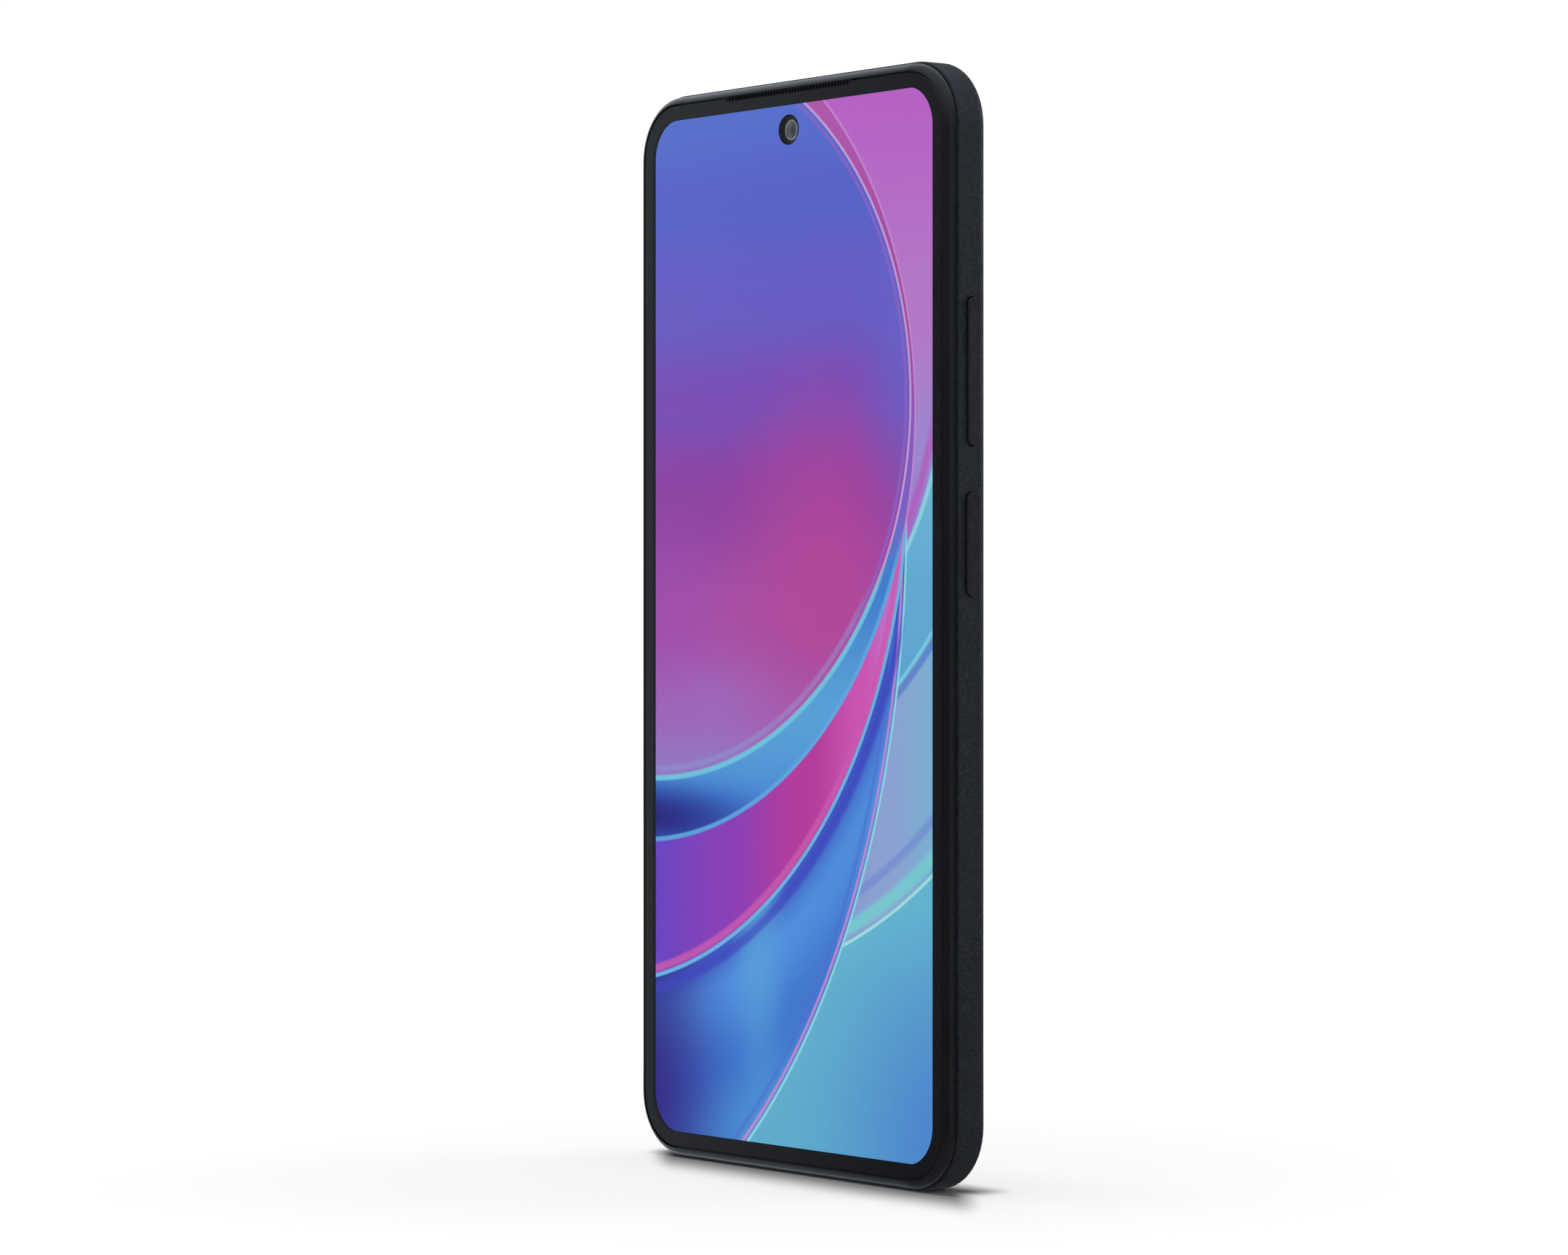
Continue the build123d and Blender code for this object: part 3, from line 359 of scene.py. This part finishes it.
def front_glass():
    """Clear over the lit screen, with a black printed border round it."""
    g = Graph("front_glass")
    border = g.fade(screen_distance(g), -0.03 * MM, 0.03 * MM)
    tone = g.mix(g.fade(g.noise(2500.0), 0.3, 0.7), (0.0045, 0.005, 0.006), (0.007, 0.0078, 0.009))
    ink = g.principled(Base_Color=tone, Roughness=g.fade(g.noise(140.0, 4.0), 0.35, 0.75, 0.04, 0.10))
    g.finish(g.choose(border, shiny_clear(g, (1.0, 1.0, 1.0), 0.03), ink))
    return g.owner


def shiny_clear(g, tint, roughness):
    """A clear layer whose outer faces shine and whose inner faces let everything through."""
    fresnel = g.node("ShaderNodeFresnel")
    fresnel.inputs["IOR"].default_value = 1.48
    outside = g.math("SUBTRACT", 1.0, g.node("ShaderNodeNewGeometry").outputs["Backfacing"])
    clear = g.fill(g.node("ShaderNodeBsdfTransparent"), tint)
    shine = g.node("ShaderNodeBsdfGlossy")
    g.put(shine.inputs["Roughness"], roughness)
    return g.choose(g.math("MULTIPLY", fresnel.outputs[0], outside), clear, shine.outputs[0])


def clear_sheet(name, tint=(1.0, 1.0, 1.0)):
    """A clear disc or sheet with faint smears on its outer face."""
    g = Graph(name)
    smears = g.fade(g.noise(400.0, 3.0), 0.3, 0.7, 0.02, 0.07)
    g.finish(shiny_clear(g, tint, smears))
    return g.owner


def clear_bond():
    """The adhesive between glass and panel, which has no surface of its own to shine."""
    g = Graph("clear_bond")
    tint = g.mix(g.noise(30.0), (0.985, 0.99, 1.0), (1.0, 1.0, 1.0))
    g.finish(g.fill(g.node("ShaderNodeBsdfTransparent"), tint))
    return g.owner


class Wallpaper:
    """An abstract picture of overlapping round fields, drawn in millimetres on the screen.

    X runs from the screen's middle and Z from its lower edge.
    """

    EDGE_BLUR = 0.12
    UNDER_FADE = 6.0
    END_FADE = 8.0

    def __init__(self, g):
        self.g = g
        x, _, z = g.split(g.place())
        self.x = g.math("MULTIPLY", g.math("SUBTRACT", x, SCREEN_X), 1.0 / MM)
        self.z = g.math("MULTIPLY", g.math("SUBTRACT", z, SCREEN_Z - SCREEN_HALF[1]), 1.0 / MM)
        self.colour = (0.0, 0.0, 0.0)

    def ellipse(self, centre, radii):
        """Roughly the distance outside an ellipse, in millimetres."""
        g = self.g
        u = g.math("DIVIDE", g.math("SUBTRACT", self.x, centre[0]), radii[0])
        v = g.math("DIVIDE", g.math("SUBTRACT", self.z, centre[1]), radii[1])
        return g.math("MULTIPLY", g.math("SUBTRACT", g.length(u, v), 1.0), min(radii))

    def cover(self, mask, colour):
        self.colour = self.g.mix(mask, self.colour, colour)

    def field(self, distance, colour, under=None):
        """Fills the inside of an outline, and below a height if one is given."""
        g = self.g
        mask = g.fade(distance, self.EDGE_BLUR, -self.EDGE_BLUR)
        if under is not None:
            mask = g.math("MULTIPLY", mask, g.fade(self.z, under, under - self.UNDER_FADE))
        self.cover(mask, colour)

    def glow(self, centre, radii, colour, amount=1.0, within=None):
        """A soft patch of light, kept inside an outline if one is given."""
        g = self.g
        mask = g.fade(self.ellipse(centre, radii), -min(radii), 0.0, amount, 0.0)
        if within is not None:
            mask = g.math("MULTIPLY", mask, g.fade(within, 0.1, -0.1))
        self.cover(mask, srgb(colour))

    def line(self, distance, offset, half_width, colour, amount=1.0, heights=None):
        """A thin soft line that follows an edge at an offset, between two heights if given."""
        g = self.g
        away = g.math("ABSOLUTE", g.math("SUBTRACT", distance, offset))
        mask = g.fade(away, half_width, half_width * 0.3, 0.0, amount)
        if heights is not None:
            low, high = heights
            mask = g.math("MULTIPLY", mask, g.fade(self.z, low, low + self.END_FADE))
            mask = g.math("MULTIPLY", mask, g.fade(self.z, high, high - self.END_FADE))
        self.cover(mask, srgb(colour))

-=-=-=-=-

- What you will do
Report the number of lines in the listing that include the string "from"; give nothing but the number.

- Answer to the problem
2